I bought my own as a birthday present to myself last February. How much is this one? No seriously how much? Crap! If you buy this thing and don't use it I'm going to kill you Fitzgerald! Yea I talk to myself, get over it. Then something kind of awesome happened. We had a really warm winter and I was on it about a week later. I haven't stopped since. Sometimes we all go on weekend rides. Sometimes I need to clear my head so I go out on my own. Sometimes I have a great ride and sometimes I am like who's freakin idea was this why aren't I in bed? Sometimes I feel like I can't make it another mile and sometimes I feel like I could do another 20.

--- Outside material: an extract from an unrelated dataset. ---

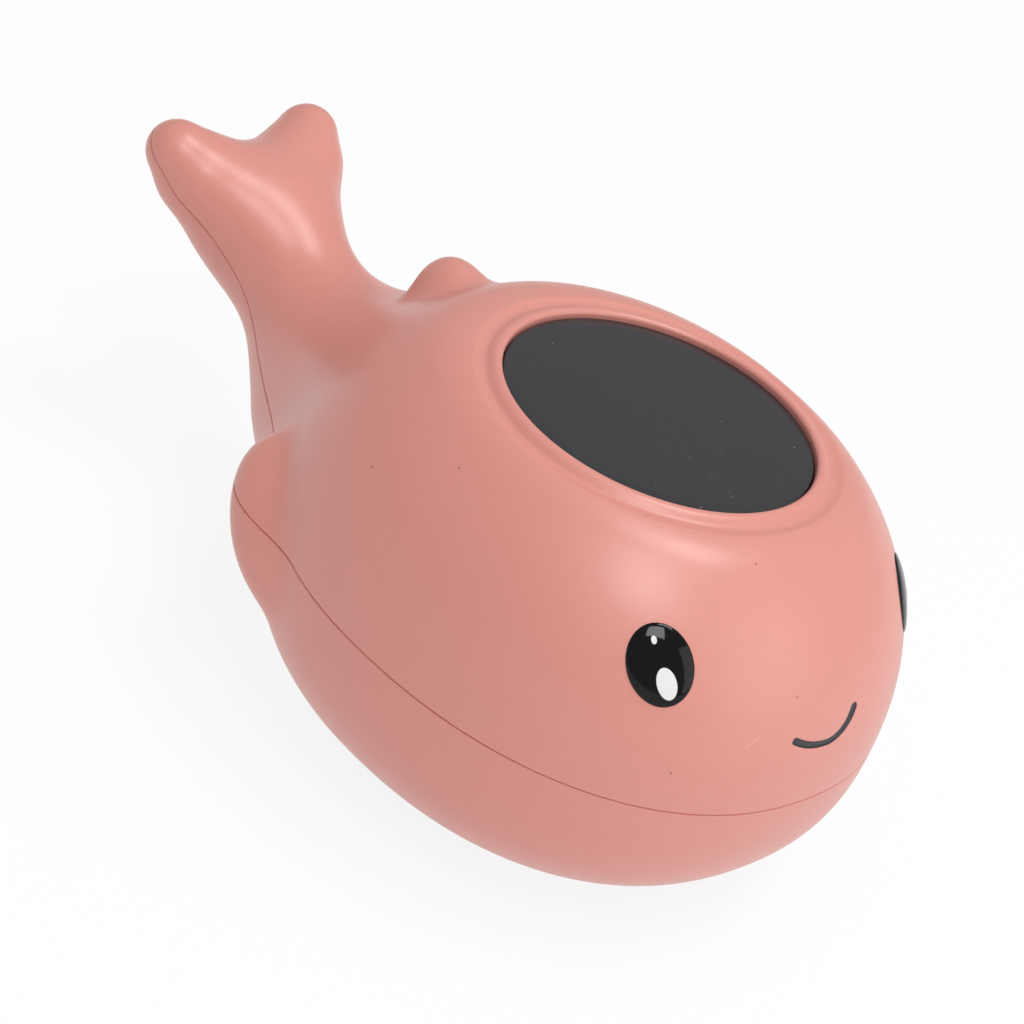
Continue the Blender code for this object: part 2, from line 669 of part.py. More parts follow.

But all the time I love it.

I said to a friend the other day that it's one of the best things I've ever done for myself in my life. I feel such a sense of power and accomplishment after every ride, but especially after the long and challenging ones. It's an exercise in self-awareness, both of the body and mind. Overcoming the challenges that both can present lets you know what you're made of.

Dreading the winter months when I knew I'd be more likely to stay in my warm bed as opposed to going out for a ride, I signed up for the 50 mile portion of the Cap 2 Cap race in May. Fear of failure and humiliation will hopefully serve as my motivation to throw off that down comforter. I can see myself finishing. I can see myself saying you did this. I'm so excited I can't stand it.

So why am I writing about my love for my bike today? Well, because funny enough I've outgrown her. On a ride this weekend I just looked down and thought...it's time for the next step. She was a good pick in the beginning, a hybrid that works on both road and more mountainous trails. I will keep her for the rockier roads and trails ahead, but I'd also like to increase my road distance and ability since it's what I can do most easily here in Richmond. A shopping trip is in order!

So finally, a huge thank you to my bike. You have carried me for a year over asphalt, dirt, rocks, branches and most of all hard times. You gave me a sense of control when so many difficult situations were completely out of mine. You helped me feel my power. You have been such a needed and wonderful outlet and for that I will be forever grateful.